# Mealworm warning!!!!!



## FOREST FLOOR (Nov 3, 2009)

Hate to say it but I recently made a big mistake which cost 4 spiderlings their lives!
I had 5 Lampropelma violaceps slings with approx 2cm leg span, I have had them a few months and have always gave them small crickets, however, this particular time I had run out of small crickets and so I gae them a MINI Mealworm each, I had used these for OBT slings in the past with good results so I didnt think anything of it. Well, I went to bed and left them to eat.
In the morning I always check my animals and so I looked in on the violaceps, the first one was ok, it had a fat abdomen so I assume the mealworm was a good meal, however, the other 4 tubs had 4 mealworms in them and a few spider legs spread here and there:gasp:
It appears that the mini mealworms were not eaten straight away so they must have attacked and ate the slings.
In 22 years of keeping spiders I have never had this happen, I have heard stories, but I always feed appropriate sized feeder insects and these slings were more than large enough for a Mini mealworm.
Please take this as a warning, this was my fault, one which I will never do again as the mealworms have now been fed to wild birds.
Gutted.


----------



## selina20 (May 28, 2008)

I hate meal worms i really do they always seem quite aggressive. Am sorry about your loss


----------



## Jozza85 (Feb 28, 2011)

So sorry to read this, really wouldnt have thought a mini mealie would attack an win over a sling


----------



## Amber (Jun 11, 2006)

What a hard way to learn that lesson. 

Surprised though, I'd have thought they might try it when the tarantula is molting, but not when they are lively, and not 4 in one night.


----------



## garlicpickle (Jan 16, 2009)

oh no, that's awful. Mealworms are evil little things, I always squish their heads.


----------



## GRB (Jan 24, 2008)

I'm genuinely surprised that could even happen, what a shame.


----------



## kris74 (May 10, 2011)

GRB said:


> I'm genuinely surprised that could even happen, what a shame.

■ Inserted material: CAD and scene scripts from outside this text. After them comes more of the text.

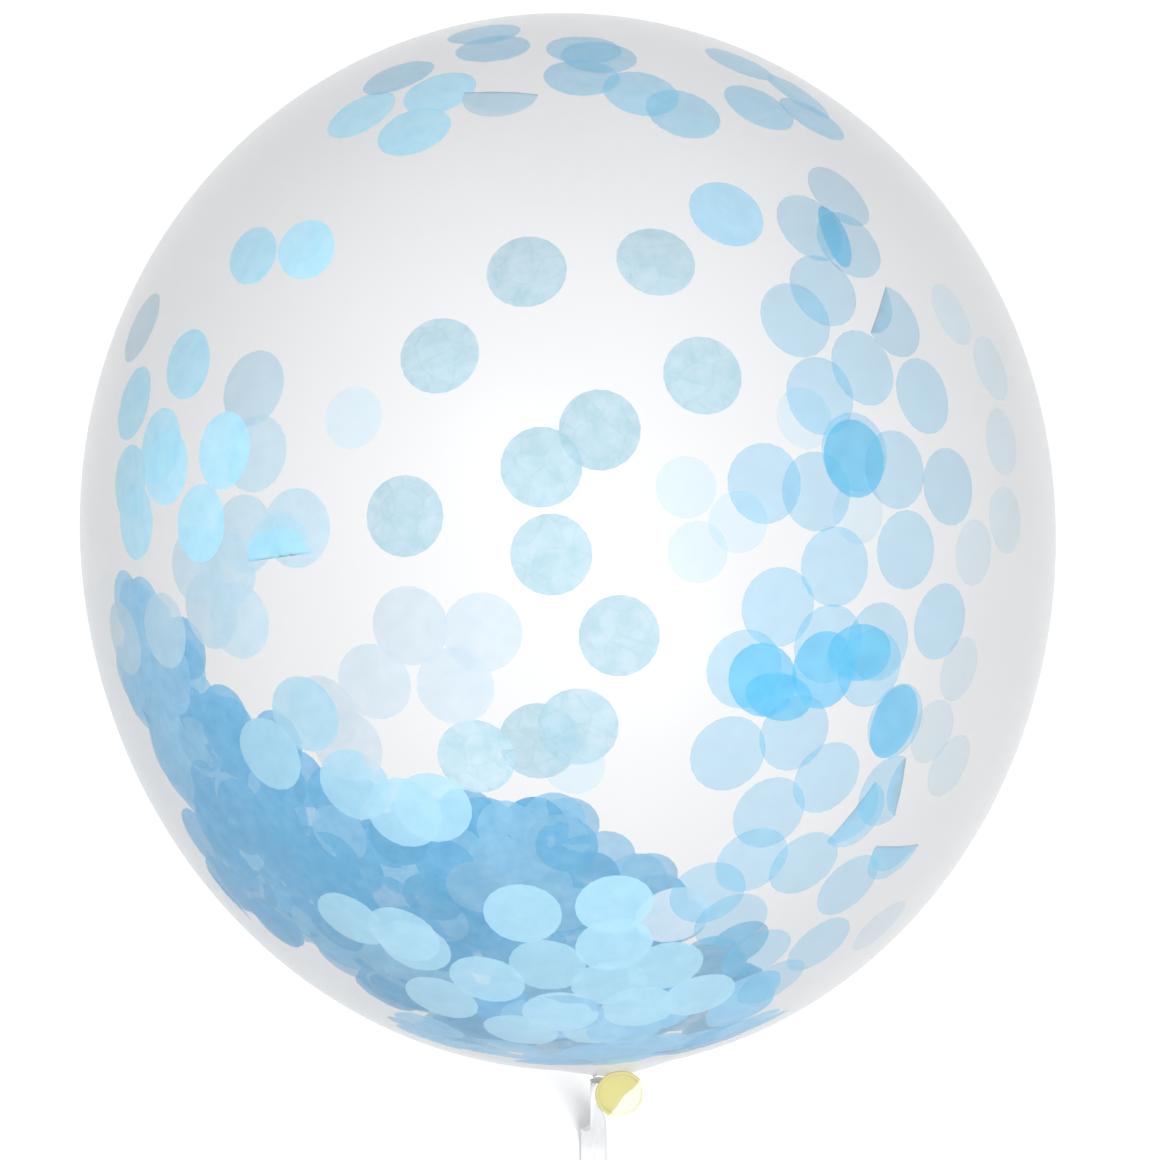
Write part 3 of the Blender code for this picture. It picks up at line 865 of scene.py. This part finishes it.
# A few more lie where chance has left the skin bare.
DRIFT_FILLERS = (
    (400, 872), (308, 812), (690, 1022), (376, 862), (424, 876), (478, 958), (540, 1035), (250, 812),
    (604, 860), (636, 884), (656, 1026),
)
# The balloon's outline in the photograph, in its pixels.
BODY_MIDDLE = (568, 530)
BODY_HALF_WIDTH = 488
BODY_HALF_LENGTH = 542
# The drift's papers, in the order of its materials.
DEEP_SHADED, LIT_BRIGHT, WHITISH, SOFT = range(4)
bm = bmesh.new()
tone_and_light_layer = bm.verts.layers.float.new("tone_and_light")
for px, py, half_width, half_height, count, soft_share in DRIFT_OVALS:
    for number in range(count):
        angle = chance.uniform(0, math.tau)
        reach = math.sqrt(chance.random())
        spot = (px + half_width * reach * math.cos(angle), py + half_height * reach * math.sin(angle))
        soft = chance.random() < soft_share
        add_disc(bm, tone_and_light_layer, seen_at(*spot, False), 1 + number % 12, SOFT if soft else DEEP_SHADED)
for from_angle, to_angle, from_share, to_share, count, soft_share, near_every in DRIFT_RIM:
    for number in range(count):
        angle = math.radians(chance.uniform(from_angle, to_angle))
        reach = chance.uniform(from_share, to_share)
        side = BODY_HALF_WIDTH * reach * math.cos(angle)
        down = BODY_HALF_LENGTH * reach * math.sin(angle)
        px = BODY_MIDDLE[0] + side * math.cos(CAMERA_TURN) + down * math.sin(CAMERA_TURN)
        py = BODY_MIDDLE[1] - side * math.sin(CAMERA_TURN) + down * math.cos(CAMERA_TURN)
        soft = chance.random() < soft_share
        near = number % near_every == near_every - 1
        add_disc(bm, tone_and_light_layer, seen_at(px, py, near), 1 + number % 8, SOFT if soft else DEEP_SHADED)
for index, (px, py) in enumerate(LIGHT_OVER_DRIFT):
    add_disc(bm, tone_and_light_layer, seen_at(px, py, True), 7 + index % 4, WHITISH)
for index, (px, py) in enumerate(BRIGHT_OVER_DRIFT):
    add_disc(bm, tone_and_light_layer, seen_at(px, py, True), 7 + index % 4, LIT_BRIGHT)
for index, (px, py) in enumerate(LOWER_BRIGHT):
    add_disc(bm, tone_and_light_layer, seen_at(px, py, True), index % 4, LIT_BRIGHT)
for px, py in DRIFT_FILLERS:
    add_disc(bm, tone_and_light_layer, seen_at(px, py, False), 1, SOFT)
drift = new_piece("confetti_drift", bm, deep_shaded_blue, lit_bright_blue, white_blue, soft_blue)
# Tissue this thin hardly dims the light, so it neither casts a shadow nor tints what is round it.
for confetti in (near_confetti, far_confetti, drift):
    confetti.visible_shadow = False
    confetti.visible_diffuse = False


# Studio. A plain pale floor that comes out white, one large soft box overhead and even light from
# all round, as for a product photograph.
FLOOR_SIDE = 14.0
FLOOR_GAP = 0.0005
floor_paint, floor_shader, add, join = node_tools("pale floor")
place = add("ShaderNodeTexCoord")
cloud = add("ShaderNodeTexNoise", Scale=1.5, Detail=2.0)
join(place.outputs["Object"], cloud.inputs["Vector"])
floor_colour = add("ShaderNodeValToRGB")
floor_colour.color_ramp.elements[0].color = (0.84, 0.84, 0.84, 1.0)
floor_colour.color_ramp.elements[1].color = (0.86, 0.86, 0.86, 1.0)
join(cloud.outputs["Fac"], floor_colour.inputs["Fac"])
join(floor_colour.outputs["Color"], floor_shader.inputs["Base Color"])
floor_shader.inputs["Roughness"].default_value = 0.9
floor_shader.inputs["Specular IOR Level"].default_value = 0.0
bm = bmesh.new()
bmesh.ops.create_grid(
    bm, x_segments=1, y_segments=1, size=FLOOR_SIDE / 2, matrix=Matrix.Translation((0, 0, -FLOOR_GAP))
)
floor_mesh = bpy.data.meshes.new("floor")
bm.to_mesh(floor_mesh)
bm.free()
floor_mesh.materials.append(floor_paint)
floor = bpy.data.objects.new("floor", floor_mesh)
bpy.context.scene.collection.objects.link(floor)

soft_box = bpy.data.lights.new("soft box", "AREA")
soft_box.shape = "DISK"
soft_box.size = 3.4
soft_box.energy = 243.0
soft_box_object = bpy.data.objects.new("soft box", soft_box)
soft_box_object.location = (1.3, -1.9, 5.7)
soft_box_object.rotation_euler = (BODY_CENTRE - soft_box_object.location).to_track_quat("-Z", "Y").to_euler()
bpy.context.scene.collection.objects.link(soft_box_object)

world = bpy.data.worlds.new("studio")
world.use_nodes = True
world.node_tree.nodes["Background"].inputs["Color"].default_value = (0.96, 0.98, 1.0, 1.0)
world.node_tree.nodes["Background"].inputs["Strength"].default_value = 0.80
bpy.context.scene.world = world
bpy.context.scene.view_settings.view_transform = "Standard"
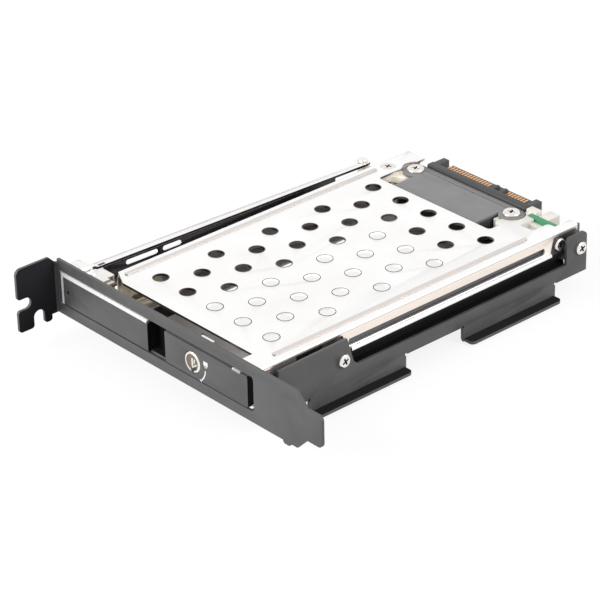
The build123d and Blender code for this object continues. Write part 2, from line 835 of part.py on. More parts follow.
with BuildPart() as lock_core:
    with BuildSketch(Plane.XZ.offset(-lock_length)):
        with Locations((lock_x, lock_z)):
            Circle(lock_core_r)
    extrude(amount=lock_length + lock_ring_t - running)
    with BuildSketch(Plane.XZ.offset(-cam_back)):
        with Locations((lock_x, lock_z)):
            Rectangle(tang_w, tang_w)
    extrude(amount=cam_back - lock_length)
    with BuildSketch(Plane.XZ.offset(lock_ring_t)):
        with Locations((lock_x, lock_z)):
            SlotOverall(key_slot_l, key_slot_w, rotation=90)
        with Locations((lock_x, lock_z - lock_core_r)):
            Circle(key_notch_r)
    extrude(amount=-2 * lock_ring_t, mode=Mode.SUBTRACT)
finish(lock_core, "lock_core")

with BuildPart() as lock_cam:
    with BuildSketch(Plane.XZ.offset(-cam_back)):
        with Locations((lock_x, lock_z)):
            Circle(cam_w / 2 + cam_eye_wall)
        span(lock_x - cam_length, lock_x, lock_z - cam_w / 2, lock_z + cam_w / 2)
        with Locations((lock_x, lock_z)):
            Rectangle(tang_w + 2 * pin_play, tang_w + 2 * pin_play, mode=Mode.SUBTRACT)
    extrude(amount=cam_t)
    fillet(lock_cam.edges().filter_by(Axis.Y).group_by(Axis.X)[0], cam_corner)
finish(lock_cam, "lock_cam")

with BuildPart() as cam_screw:
    with BuildSketch(Plane.XZ.offset(-cam_back)):
        with Locations((lock_x, lock_z)):
            Circle(cam_w / 2 + cam_head_wall)
    extrude(amount=-cam_screw_h)
    chamfer(cam_screw.faces().sort_by(Axis.Y)[-1].edges(), lock_ring_edge)
finish(cam_screw, "cam_screw")

with BuildPart() as crank_pin:
    with Locations((crank_x, crank_y, crank_top - crank_lug_h)):
        Cylinder(crank_pin_r, rod_tab_top + seat_gap - crank_top + crank_lug_h,
                 align=above)
    with Locations((crank_x, crank_y, rod_tab_top + seat_gap)):
        Cylinder(pin_head_r, pin_head_h, align=above)
    chamfer(crank_pin.edges().group_by(Axis.Z)[-1], pin_edge)
finish(crank_pin, "crank_pin")

# Eject rod: a skewed angle strip with a stepped front tab and a rear eye
with BuildPart() as eject_rod:
    with BuildSketch(Plane.XY.offset(rod_low - rod_web_h)) as rod_plan:
        with BuildLine():
            Polyline(
                (rod_tab_left, rod_tab_front),
                (rod_tab_right, rod_tab_front),
                (rod_tab_right, rod_tab_back),
                (rod_left(rod_tab_back) + rod_w, rod_tab_back + rod_w),
                (rod_left(lever_pin_y) + rod_w, lever_pin_y),
                (rod_left(lever_pin_y), lever_pin_y),
                (rod_left(rod_tab_back), rod_tab_back + rod_w),
                (rod_tab_left, rod_tab_back),
                close=True,
            )
        make_face()
        with Locations((rod_eye_x, lever_pin_y)):
            Circle(rod_eye_r)
    extrude(amount=2 * rod_web_h)
    with BuildSketch(Plane.YZ) as rod_side:
        with BuildLine():
            Polyline(
                (rod_tab_front, rod_tab_low),
                (rod_tab_back, rod_tab_low),
                (rod_tab_back + 2 * rod_step, rod_low),
                (lever_pin_y + rod_eye_r, rod_low),
                (lever_pin_y + rod_eye_r, rod_top),
                (rod_tab_back + 2 * rod_step + sheet / 2, rod_top),
                (rod_tab_back + sheet / 2, rod_tab_top),
                (rod_tab_front, rod_tab_top),
                close=True,
            )
        make_face()
    extrude(amount=2 * cover_left, mode=Mode.INTERSECT)
    with BuildSketch(Plane.XY.offset(rod_top - rod_web_h)):
        with BuildLine():
            Polyline(
                (rod_left(rod_web_front) + rod_w - sheet, rod_web_front),
                (rod_left(rod_web_front) + rod_w, rod_web_front),
                (rod_left(rod_web_back) + rod_w, rod_web_back),
                (rod_left(rod_web_back) + rod_w - sheet, rod_web_back),
                close=True,
            )
        make_face()
    extrude(amount=rod_web_h - sheet)
    with BuildSketch(Plane.YZ):
        for gap_front, gap_back in rod_gaps:
            with Locations(((gap_front + gap_back) / 2, rod_low - rod_gap_drop)):
                SlotOverall(gap_back - gap_front, rod_gap_h)
    extrude(amount=2 * cover_left, mode=Mode.SUBTRACT)
    with BuildSketch(Plane.XY.offset(rod_low)):
        with Locations((crank_x - (crank_r - crank_offset) / 2, crank_y)):
            SlotCenterToCenter(crank_r - crank_offset, 2 * (crank_pin_r + seat_gap))
        with Locations((rod_eye_x, lever_pin_y)):
            SlotCenterToCenter(lever_slot_l, 2 * (lever_pin_r + seat_gap))
    extrude(amount=2 * rod_web_h, mode=Mode.SUBTRACT)
finish(eject_rod, "eject_rod")

# Eject lever: a moulded bell crank with a finger behind the drive's corner
with BuildPart() as eject_lever:
    with BuildSketch(Plane.XY.offset(lever_low)):
        with Locations((lever_x, lever_y)):
            Circle(lever_boss_r)
        make_hull_arm(lever_x, lever_y, lever_pin_x, lever_pin_y, lever_pin_r + lever_arm_wall)
        make_hull_arm(lever_x, lever_y, finger_x, finger_y, lever_pad_r)
        with Locations((lever_x, lever_y)):
            Circle(lever_pivot_r + running, mode=Mode.SUBTRACT)
        with Locations((lever_pin_x, lever_pin_y)):
            Circle(lever_pin_r + pin_play, mode=Mode.SUBTRACT)
    extrude(amount=lever_t)
    with BuildSketch(Plane.XY.offset(floor_top + lever_foot_up)):
        with Locations((finger_x, finger_y)):
            Circle(lever_finger_r)
    extrude(amount=lever_low - floor_top - lever_foot_up)
finish(eject_lever, "eject_lever")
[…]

I've always been under the impression that you have to make sure the spider takes the mealworm and not leave it in there unless it does for that very reason. I was told this by Michael Mann years ago when I got my 1st spider. It's awful to actually find out that they will destroy spiders though. 

Sorry to hear that mate, total sickener to lose 4 slings that way


----------



## SpiderStore (May 25, 2011)

Unfortunately experienced this too, they can eat the sling while its moulting... we lost a few cambridgei this way.


----------



## Pookie Bear (Jun 21, 2011)

Oh my! Mealworms are detestable beasts. I tend to watch mine when I drop them in and remove them if they aren't eaten within a short time-frame, or chop them into pieces.


----------



## violentchopper (Jun 20, 2008)

That's sad to hear mate. I've seen my beardie throw up a morio worm head and it's still moving. Evil things


----------



## Lucky Eddie (Oct 7, 2009)

I am not surprised.

Mealworms eat their own pupae. That's why I have never fed them to spids without squishing the head first.


----------



## Dr3d (Jul 31, 2010)

I have had this happen with black crickets and they have taken a adult desert scorp and one of my lugardi.... its a dam shame but I'm pleased you have shared this as now I will be very careful feeding mealworms to my collection.... I'm heading towards the idea if they dont take the food items straight off then I wont be leaving anything in with them.... regards Noel


----------



## VenomX51 (Mar 8, 2010)

Sad when this happens. 
I had a G. pulchra moult the same night I got it and a meal worm finished it off. Never used mealworms since.


----------



## kris74 (May 10, 2011)

Dr3d said:


> I have had this happen with black crickets and they have taken a adult desert scorp and one of my lugardi.... its a dam shame but I'm pleased you have shared this as now I will be very careful feeding mealworms to my collection.... I'm heading towards the idea if they dont take the food items straight off then I wont be leaving anything in with them.... regards Noel


This is one of the reasons I've mainly fed locust to mine over the years. Locusts are the dumbest none aggressive things I've come across and they don't make my skin crawl. Sometimes the cat would get in on the act until he puked green crap all over one day, never been interested in them since ha.


----------



## stienbabe (Sep 21, 2008)

Mini mealworms are pure evil. I bought them once 4 years ago and I cannot get rid of them, they are everywhere. They even chewed a hole in the dewlap of my 6ft iguana. They will kill and eat just about anything.


----------



## perthchickie (Mar 15, 2008)

Me too, I always pinch the heads with my forceps

An after your sad story Lisa about one of your slings being eaten by a cricket, the crickets get the same:lol2:



garlicpickle said:


> oh no, that's awful. Mealworms are evil little things, I always squish their heads.


----------



## Hedgewitch (Feb 12, 2008)

I had a _Tapinauchenius elenae_ sling arrive in the post that'd been eaten by a mini mealworm. I dunno if the sling had just died in the post and been eaten post-mortem (as the seller assured me) or if it was moulting and got eaten. Maybe it just got attacked by one then.

Either way: roaches ftw.


----------



## G18241 (Feb 28, 2009)

If i ever have to resort to mealworms for my spiders i make sure they dont have much of a head left as well 

Sorry for your loss dude, feels poo when you feel its your fault


----------



## shelby (Oct 11, 2005)

sorry to hear this.
if i ever use mealworms i always remove the head first.


----------